The Code of Ethics published by Dubai’s Real Estate Regulatory Agency (Rera) states that agents should disclose all the information pertaining to the property before concluding the sale.

But when it comes to selling properties where any horrific incident such as suicide, natural death or gruesome murder has taken place, property agents say owner refrain from revealing the facts in fear of the price crashing or failure to ever find a buyer.

A CEO of top brokerage firm, who asked not to be named, told Emirates 24|7 that property agents should not be blamed as sellers themselves do not disclose such facts when listing their properties.

“There are very less chances that brokers will know of any mishap in the property. The sellers are not going to disclose them having fear of the running down the price.”

“There is no media news either with respect to any of the mishap pointing to a particular property or so.
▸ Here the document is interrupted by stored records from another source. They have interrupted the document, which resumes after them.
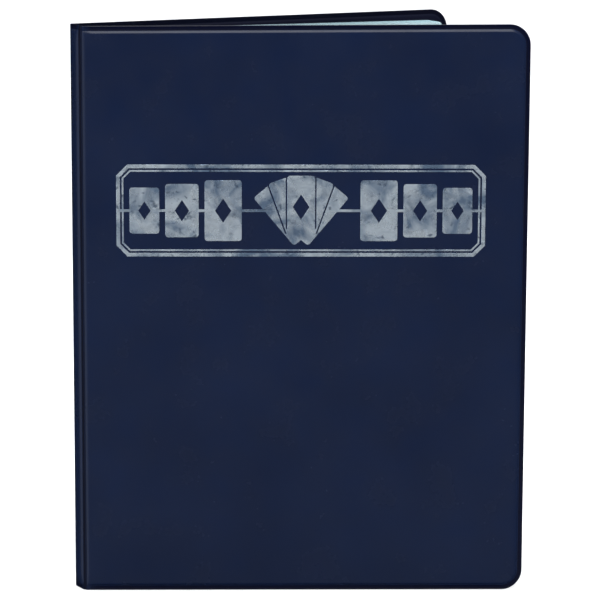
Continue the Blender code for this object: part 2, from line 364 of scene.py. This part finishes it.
def foil_finish():
    """Hot-stamped silver foil: its colour mottled between dark blue-grey and bright silver as painted
    reflection, with a faint brushed grain.
    """
    finish = Finish("foil_mottled")
    reflection_patch = finish.noise(55, detail=4, roughness=0.6, distortion=0.8)
    # Painted reflection: noise patches swing the colour between dark blue-grey and bright silver
    body = finish.mix(finish.remap(reflection_patch, 0, 1, 0.36, 0.60), (0.16, 0.23, 0.34), (0.58, 0.66, 0.74))
    speck = finish.remap(finish.noise(260, detail=3, distortion=0.5), 0, 0.8, 0.60, 0.70)
    finish.link(finish.mix(speck, body, (0.07, 0.11, 0.18)), "Base Color")
    finish.link(finish.remap(finish.noise(160, detail=3), 0.18, 0.36), "Roughness")
    finish.bump((
        (finish.noise(80, detail=2, distortion=0.6), 0.80, 1.6),
        (finish.noise(650, detail=3, stretch=(1, 1, 0.3)), 0.25, 0.10),
    ))
    finish.set(Metallic=0.75)
    return finish.material


def film_finish():
    """Clear pocket film: faint face on, hazier at its welds and at grazing angles, with a pale haze as
    painted light towards its far edge and near its upper and lower edges.
    """
    finish = Finish("film_clear")
    weld = finish.attribute("weld")
    worn = finish.attribute("worn")
    haze = finish.remap(finish.noise(55, detail=3), 0.00, 0.03)
    grazing = finish.node("LayerWeight", Blend=0.30).outputs["Facing"]
    edge = finish.math("MULTIPLY", grazing, 0.24)
    frosted = finish.math("MULTIPLY", weld, 0.10)
    # Painted light: the pale haze grows towards the far edge, where more light reaches into the open pages
    soft = finish.math("ADD", finish.math("MULTIPLY", worn, 0.16), frosted)
    alpha = finish.math("ADD", finish.math("ADD", haze, edge), soft)
    finish.link(finish.math("MINIMUM", finish.math("ADD", alpha, 0.012), 0.95), "Alpha")
    finish.link(finish.mix(weld, (0.50, 0.72, 0.80), (0.66, 0.82, 0.87)), "Base Color")
    finish.link(finish.remap(finish.noise(90, detail=2), 0.10, 0.24), "Roughness")
    finish.bump((
        (finish.noise(30, detail=2), 0.5, 0.8),
        (finish.noise(240, detail=3), 0.06, 0.12),
    ))
    finish.set(IOR=1.49, Specular_IOR_Level=0.6)
    return finish.material


def strip_finish():
    """Matt dark plastic strip with a ribbed weld texture."""
    finish = Finish("strip_plastic")
    rib = finish.noise(700, detail=2, stretch=(0.1, 0.1, 1))
    tone = finish.mix(finish.remap(finish.noise(40), 0, 1), (0.012, 0.016, 0.034), (0.024, 0.030, 0.056))
    finish.link(tone, "Base Color")
    finish.link(finish.remap(rib, 0.45, 0.65), "Roughness")
    finish.bump(((rib, 0.4, 0.12),))
    return finish.material


# ---------------------------------------------------------------- mesh building


def finish_mesh(name, shape, matrix, material, sharp=35):
    """Turns a bmesh in its own mm into an object in the frame."""
    bmesh.ops.remove_doubles(shape, verts=shape.verts, dist=0.0005)
    bmesh.ops.dissolve_degenerate(shape, edges=shape.edges, dist=0.0001)
    shape.transform(matrix)
    bmesh.ops.recalc_face_normals(shape, faces=shape.faces)
    mesh = bpy.data.meshes.new(name)
    shape.to_mesh(mesh)
    shape.free()
    mesh.shade_smooth()
    mesh.set_sharp_from_angle(angle=math.radians(sharp))
    made = bpy.data.objects.new(name, mesh)
    bpy.context.scene.collection.objects.link(made)
    made.data.materials.append(material)
    return made


def between(first, last, steps):
    """Points from first up to but not including last."""
    return [
        tuple(a + (b - a) * step / steps for a, b in zip(first, last))
        for step in range(1, steps)
    ]


def level_at(profile, distance):
    """Height of a profile at this distance from the edge."""
    for (d0, z0), (d1, z1) in zip(profile, profile[1:]):
        if distance <= d1:
            return z0 + (z1 - z0) * (distance - d0) / (d1 - d0)
    return profile[-1][1]


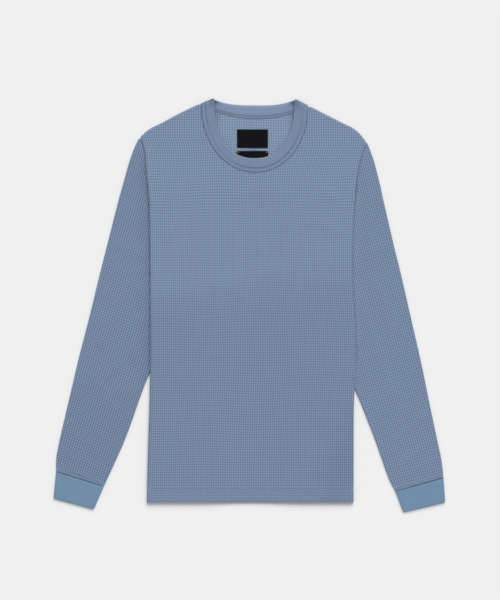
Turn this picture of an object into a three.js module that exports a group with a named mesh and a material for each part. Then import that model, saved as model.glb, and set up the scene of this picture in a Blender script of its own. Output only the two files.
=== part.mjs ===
// A long-sleeved waffle-knit thermal top with a ribbed crew neck and ribbed cuffs, laid flat, front up.
// Millimetres, +Z up. The underside lies on z = 0, the hem points to -Y and the neck to +Y.
// The wearer's right side is at -X, because the front is up.
// Both sides of the body are folded under, so each side shows one fold over the top of its sleeve.
import * as THREE from "three";

// Driving dimensions
const cloth = 1.5; // one layer of waffle knit
const seamGap = 0.3; // clearance between two pieces that are sewn or lie together
const airGap = 1.2; // room between front and back, where the labels lie
const foldReach = 3.45; // how far a side fold or a shoulder edge is rounded in from the outline
const foldBase = 2 * (cloth + seamGap); // height of the back over the folded flaps and the sleeves
const bodyCentreX = 2;
const liftInner = 45; // from here to liftOuter, on either side of the centre, the body climbs on to the flaps
const liftOuter = 95;
const liftTop = 273; // above this Y nothing is folded under
const liftFull = 190; // below this Y the body lies fully on flap or sleeve

// Body sections from the hem up: both ends of each, and how far round the two necklines it ends.
// neckAngle is in degrees from the bottom of the front neckline, backNeck a share of half the back neckline.
const bodySections = [
  { leftX: -180.6, leftY: -346.8, rightX: 183.5, rightY: -346.8 },
  { leftX: -180.2, leftY: -324, rightX: 183.6, rightY: -324 },
  { leftX: -179.3, leftY: -285, rightX: 183.6, rightY: -290 },
  { leftX: -177.6, leftY: -225, rightX: 183.7, rightY: -237 },
  { leftX: -175.8, leftY: -168, rightX: 183.9, rightY: -190 },
  { leftX: -174.9, leftY: -121, rightX: 185, rightY: -150 },
  { leftX: -174.8, leftY: -70, rightX: 187.7, rightY: -95 },
  { leftX: -174.9, leftY: -10, rightX: 185.7, rightY: -25 },
  { leftX: -175.2, leftY: 50, rightX: 182, rightY: 40 },
  { leftX: -175.7, leftY: 105, rightX: 181.6, rightY: 95 },
  { leftX: -176.4, leftY: 150, rightX: 183.2, rightY: 150 },
  { leftX: -177.4, leftY: 184, rightX: 185.7, rightY: 184 },
  { leftX: -179.6, leftY: 210, rightX: 187.9, rightY: 210 },
  { leftX: -181.9, leftY: 231, rightX: 190.8, rightY: 231, neckAngle: 20 },
  { leftX: -183.2, leftY: 246, rightX: 193.9, rightY: 246, neckAngle: 32 },
  { leftX: -184.3, leftY: 260, rightX: 197.9, rightY: 260, neckAngle: 43 },
  { leftX: -186.3, leftY: 274, rightX: 201.9, rightY: 272, neckAngle: 53 },
  { leftX: -190, leftY: 287, rightX: 204.6, rightY: 282, neckAngle: 60 },
  { leftX: -193.6, leftY: 294.4, rightX: 204.8, rightY: 289.2, neckAngle: 65 },
  { leftX: -178.3, leftY: 308.3, rightX: 187.1, rightY: 308.3, neckAngle: 71 },
  { leftX: -151.4, leftY: 322.3, rightX: 160.9, rightY: 322.3, neckAngle: 76.5, backNeck: 0.62 },
  { leftX: -125.3, leftY: 336.4, rightX: 133.2, rightY: 336.4, neckAngle: 82, backNeck: 0.82 },
  { leftX: -103.8, leftY: 347, rightX: 112.5, rightY: 347, neckAngle: 86, backNeck: 0.93 },
  { leftX: -95.5, leftY: 350.8, rightX: 105.6, rightY: 350.4, neckAngle: 88, backNeck: 0.97 },
];
const notchSection = 5; // the flaps reach from the hem to this section, where the sleeves come out
const coveredSection = 11; // from here down the armhole lies under the body
const tipSection = 18; // the shoulder tips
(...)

The group that would know closely these facts are the neighbours or the neighborhood to a certain extent, which comes to light only when they moved in the property or started using them.”

He asserts that brokers can’t be held responsible that, simply because these facts are not to be known to the brokers, unless it is made so public.

This website has reported earlier that tenants tend to move out of buildings where any horrific incident has occurred.

A “haunted” house in Hong Kong, where a horrific incident has occurred - suicide, natural death or gruesome murder — sells for almost 10 to 30 per cent below the market price.

Depending on the type of death, the house will become more or less “hongza” a Cantonese term that literally translates as "calamity house" and will sell at 10 to 30 per cent discount of market prices, a recent CNN report said.

Over 5,000 real estate practitioners in the city, according to figures from the Society of Hong Kong Real Estate Agents, are bound to keep tabs on “hongza” properties following a 2004 court decision making it compulsory for estate agents to report houses with a dark history, it adds.

"If an estate agent acting for a purchaser knows, or ought to have known of the occurrence of a tragic incident in a property, and knew or ought reasonably to have known that this would materially affect the value of the property, that agent would owe a duty to alert its client to that fact," judge Benjamin Yu said in the judgment.

Following a murder or suicide, a property's value could drop by as much as 25 to 30 per cent, Yu added.

When asked if he inquired about the history of the property, Ashwin Kumar, who recently bought an apartment in Dubai Marina, said: “I never asked any question about the property history to my agent, nor did he ever tell me anything. I had a few queries for which I got satisfactory answers.”

A number of property agents whom we spoke to said their clients never asked them on history of the property especially if there had been any untoward incident in the apartment/villa.

The Code of Ethics in Dubai states that agents should disclose any fact, information, knowledge, which may adversely cause financial loss to their client.

It is written into the law, agents/brokers and registered real estate establishments who ignore all or even part of the Code of Ethics, can expect to be questioned by Rera officers, investigated, and may have to qualify their actions and/or conduct.

If in breach, they and their broker office may also be subject to disciplinary action and penalized. Any financial loss, the individual and the office establishment they represent (the broker office/agency) may be asked to compensate the victim if it is found to be the fault made by the registered broker and or their office depending of the violation and frequency of complaints.

A disciplinary and penalty system is inbuilt into by-law no. (85) of 2006, Chapter 6 with provision for cancellation of the broker’s registration. Omission of relevant information is as bad as false and misleading information, states the code.

Since there is no database of "hongza" houses, the best way here to avoid buying an unlukcy house is talk to the neighbors and get information from the nearest police station.